Suring left the meeting with a plan. She would be responsible for student outreach. There were a number of environmental groups at Berkeley High, all working separately. She would meet with all of them and unite them around this resolution. She would survey students at other schools, asking them what they most needed to help them address climate change, using their input to draft the resolution with Ranney.

Once the initial heavy lifting was done and the pair had a draft resolution on the table, Suring and Ranney agreed to meet with a school board director. The next available office hours were held by Laura Babitt.

Laura Babitt

School board director Laura Babitt introduced the climate literacy resolution to the Berkeley school board. Credit: Kelly Sullivan

On May 23, Suring and Ranney met Babitt at James Kenney Park in Northwest Berkeley. Babitt had spent the year fielding comments from parents about school reopening, but the duo wanted to talk about something else: how Berkeley Unified was teaching students about climate change.

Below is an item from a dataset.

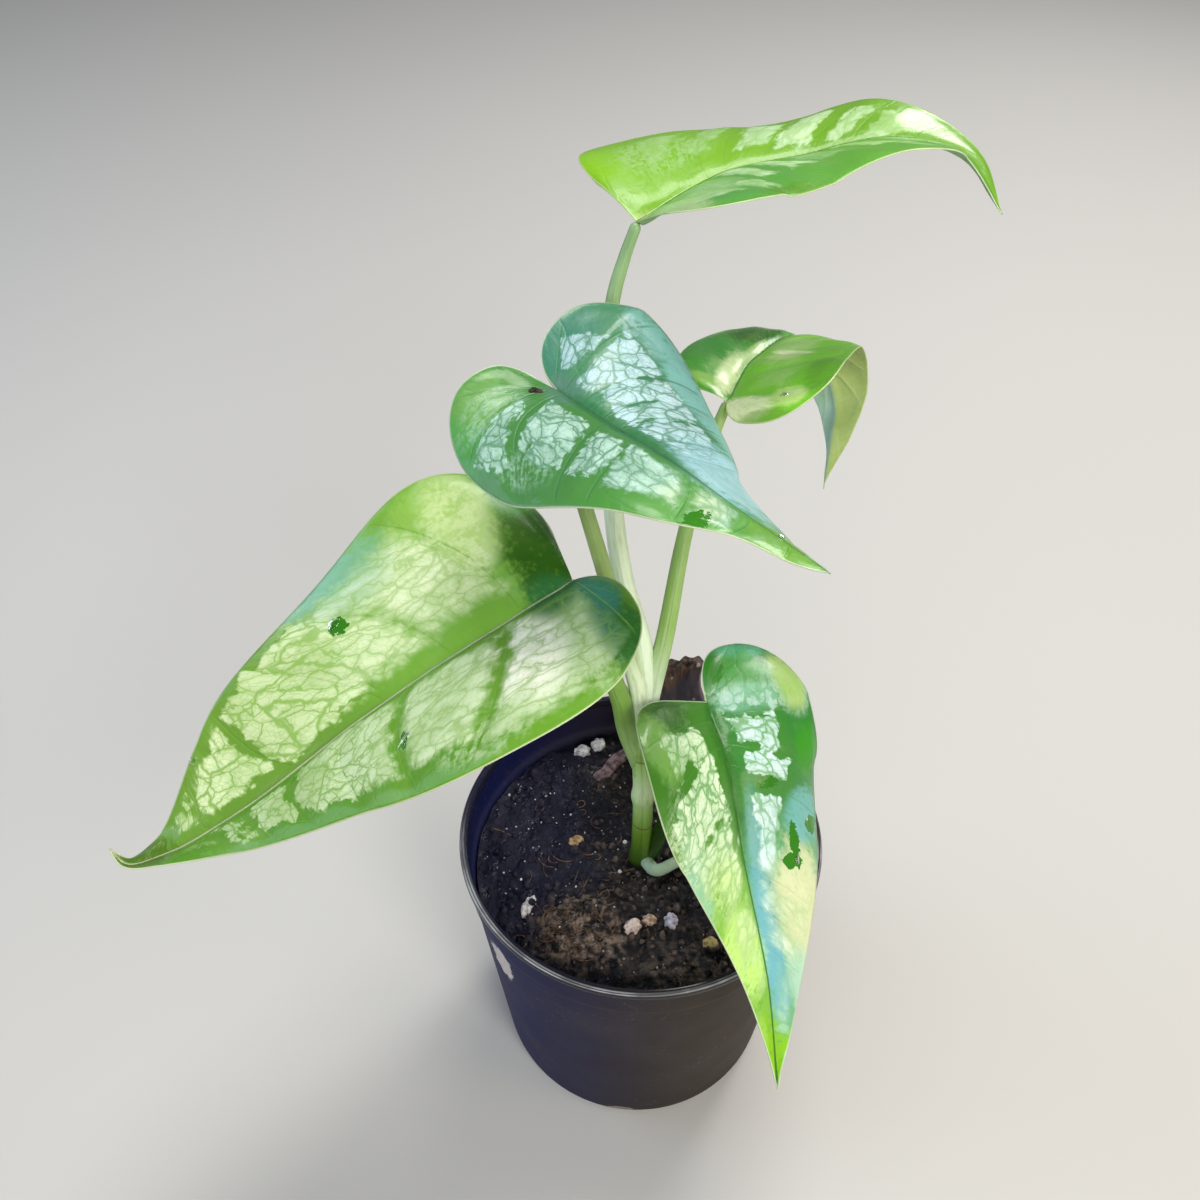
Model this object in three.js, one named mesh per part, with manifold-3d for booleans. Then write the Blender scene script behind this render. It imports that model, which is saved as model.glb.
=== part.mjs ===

Babitt knew about the school district’s efforts to be sustainable. There was the 2018 Sustainability Plan, an ambitious and wide-ranging plan that aims for BUSD to be carbon-neutral by 2050, to be non-polluting whenever feasible, and to reduce water usage by 15% by 2030, among other goals. There is a Zero Waste Club at Berkeley High, a green team, and teachers across the district educating their students about the risks to the planet.

But, Suring and Ranney told her, there was no cohesive framework for incorporating climate change into the curriculum. What students did learn was being taught on an ad-hoc basis. They wanted teachers in multiple subjects to include climate content and to have guidance on how to do it.

When the sky turned orange last September, it was left to teachers “to explain to their students — who might be in kindergarten — how to understand the world that they’re sitting in that day. And right now, there is no support for that,” Ranney said.

Babitt knew climate change was a pressing issue and had promoted the Green New Deal at her campaign rallies, but she was no expert. What she did know how to do, though, was how get things done in Berkeley schools.

From the outset, Babitt didn’t want to pass a symbolic resolution. That wouldn’t be difficult, she thought, but it wouldn’t bring about the change this mom and high school student were looking for.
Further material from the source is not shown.